South Carolina's rapid growth isn't happening in rural areas, and people who live outside places like Greenville, Myrtle Beach and the state's suburbs of Charlotte, North Carolina, are worried this year's redistricting is going to take away more of their dwindling power.

The state's population grew to 5.1 million people in the 2020 U.S. Census, and lawmakers are using that number to draw new districts for the state House, Senate and U.S. House districts.

Each district has to have roughly the same number of people. Thus, each of South Carolina's 46 Senate districts will have about 111,000 people. Currently, only 14 of the state's 46 counties have that many citizens.

Many rural counties end up like Lee County, where two senators split the county with about 17,000 people. Neither senator lives in the county along Interstate 20 between Florence and Columbia.

"We are struggling. We have struggled all my life," said Becky Yarborough, a lifelong Lee County resident. "Economic base, job opportunities — we don't have a lot of opportunities.

Yarborough was one of more than 50 people who showed up Wednesday night for a second meeting of a state Senate subcommittee hearing from the public before it draws new maps. So many people came they had to bring in more chairs. The House has its own committee that will start meeting next week.

Lawmakers are waiting for the full release of U.S. Census data next month before starting to draw lines.

The meeting in Sumter County, population 107,000 was about as rural as the committee would get. There is another meeting in August in Orangeburg, which with 86,000 people is the 17h biggest of South Carolina's 46 counties.

Smaller counties understand the numbers are against them. But their main request is not to be split in so many ways.

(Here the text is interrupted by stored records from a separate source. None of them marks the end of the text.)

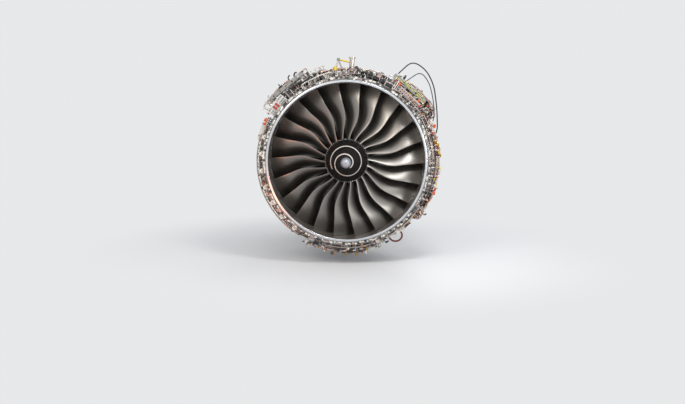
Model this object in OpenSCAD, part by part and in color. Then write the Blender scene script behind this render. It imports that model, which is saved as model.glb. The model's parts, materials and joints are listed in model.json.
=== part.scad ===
// Three-shaft high-bypass turbofan, bare engine without cowls.
// The engine's axis is the Y axis: the inlet faces -Y and the exhaust faces +Y. +Z is up.
// The origin is the centre of the inlet flange's front face. Radii and stations are in millimetres.
// A clock angle is measured clockwise from the top, seen from the front.

/* [Fan] */
// Radius of the fan blade tips
fan_tip_r = 1492; // [1470:1:1500]
// Number of fan blades
blade_count = 22; // [20:1:24]
// Radius of the hub at the blades' leading edge
hub_r = 408; // [395:1:420]
// Slope of the hub line behind the leading edge, rise per unit of length
hub_slope = 0.27; // [0.2:0.01:0.3]
// Station of the blades' leading edge at the root
fan_le = 290; // [270:1:310]
// Chord of the blade root
root_chord = 400; // [380:1:410]
// Chord of the blade tip
tip_chord = 560; // [520:1:580]
// Thickness of the blade root
root_thickness = 44; // [36:1:46]
// Thickness of the blade tip
tip_thickness = 12; // [8:1:16]
// Running gap between blade tips and track liner
tip_gap = 6; // [4:0.5:9]

/* [Spinner] */
// Length of the cone from its nose piece to its base
spinner_cone = 550; // [500:1:600]
// Length of the rounded nose piece
nose_length = 115; // [90:1:130]
// Radius of the nose piece
nose_r = 100; // [85:1:115]
// Wall of the spinner
spinner_wall = 8; // [6:1:12]

/* [Fan case] */
// Length of the front fan case
case_length = 1080; // [1060:1:1120]
// Wall of the fan case
case_wall = 15; // [12:1:18]
// Depth of the track liner
liner_depth = 30; // [24:1:36]
// Radial height of the inlet flange, measured from the case wall
flange_height = 60; // [50:1:66]
// Thickness of the inlet flange
flange_thickness = 22; // [18:1:26]
// Number of inlet flange holes
flange_holes = 60; // [40:2:60]
// Radius of an inlet flange hole
flange_hole_r = 5.5; // [4.5:0.5:6.5]
// Length of the rear fan case
rear_case_length = 920; // [900:1:960]
// Wall of the rear fan case
rear_case_wall = 12; // [10:1:14]

/* [Guide vanes] */
// Number of outlet guide vanes
vane_count = 44; // [36:2:46]
// Chord of an outlet guide vane
vane_chord = 320; // [280:1:340]
// Station of the outlet guide vanes' middle
vane_station = 1560; // [1540:1:1580]

/* [Core] */
// Radius of the splitter lip
splitter_r = 712; // [705:1:718]
// Outer radius of the inner duct wall behind the splitter
duct_inner_r = 855; // [850:1:860]
// Rows of the intermediate-pressure compressor
mid_rows = 8; // [7:1:8]
// Rows of the high-pressure compressor
high_rows = 6; // [5:1:6]
// Rows of the low-pressure turbine
low_rows = 6; // [5:1:6]
// Blades in each hidden compressor row
row_blades = 18; // [16:2:24]
// Running gap of the hidden rows
row_gap = 2.5; // [2:0.5:4]
// Number of fuel injectors
injector_count = 20; // [16:2:20]
// Outer radius of the combustor case
combustor_r = 600; // [590:1:610]

/* [Shafts] */
// Outer radius of the low-pressure shaft
low_shaft_r = 75; // [70:1:80]
// Outer radius of the intermediate-pressure shaft
mid_shaft_r = 104; // [100:1:108]
// Outer radius of the high-pressure shaft
high_shaft_r = 138; // [134:1:142]
// Wall of each shaft
shaft_wall = 16; // [12:1:18]

/* [Accessory drive] */
// Station of the radial drive shaft
radial_station = 1905; // [1895:1:1915]
// Radius of the radial drive shaft
radial_shaft_r = 22; // [18:1:26]
// Distance of the gear axes from the engine's axis
gear_axis_r = 1722; // [1718:1:1726]
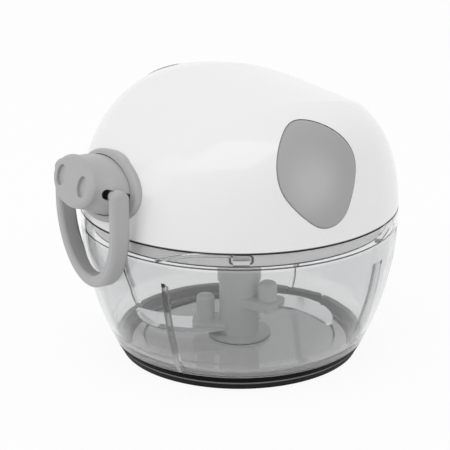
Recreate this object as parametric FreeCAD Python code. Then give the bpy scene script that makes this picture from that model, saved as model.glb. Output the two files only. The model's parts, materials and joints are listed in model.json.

A speaker at the first Senate public meeting on Tuesday asked lawmakers to keep Saluda County whole. The county of 20,000 people west of Columbia is split between three senators, none of whom live there. Union County in the Upstate has the same problem.

"We are a unique community," said Sharon Holloway, the county's Democratic Party chairwoman.

Several people in Sumter said they feel especially spilt by U.S. House districts. Sumter County is in both the 5th District with 10 other counties and the 6th District with 14 other counties.

Keeping counties together can be tough. Incumbents often draw districts to their favor, which trickles down to counties that have no resident lawmaker. Two fairly large counties — Lancaster and Greenwood — now have no resident senator because of retirements or election losses. Lancaster County is in the Charlotte suburbs and one of the fastest growing areas of the state.

Azilee Billie testified Tuesday that people in rural areas may be behind before the once-a-decade count of everyone in the U,S, is even finished.

"Sometimes it's like pulling teeth to get them to participate in the Census," she said.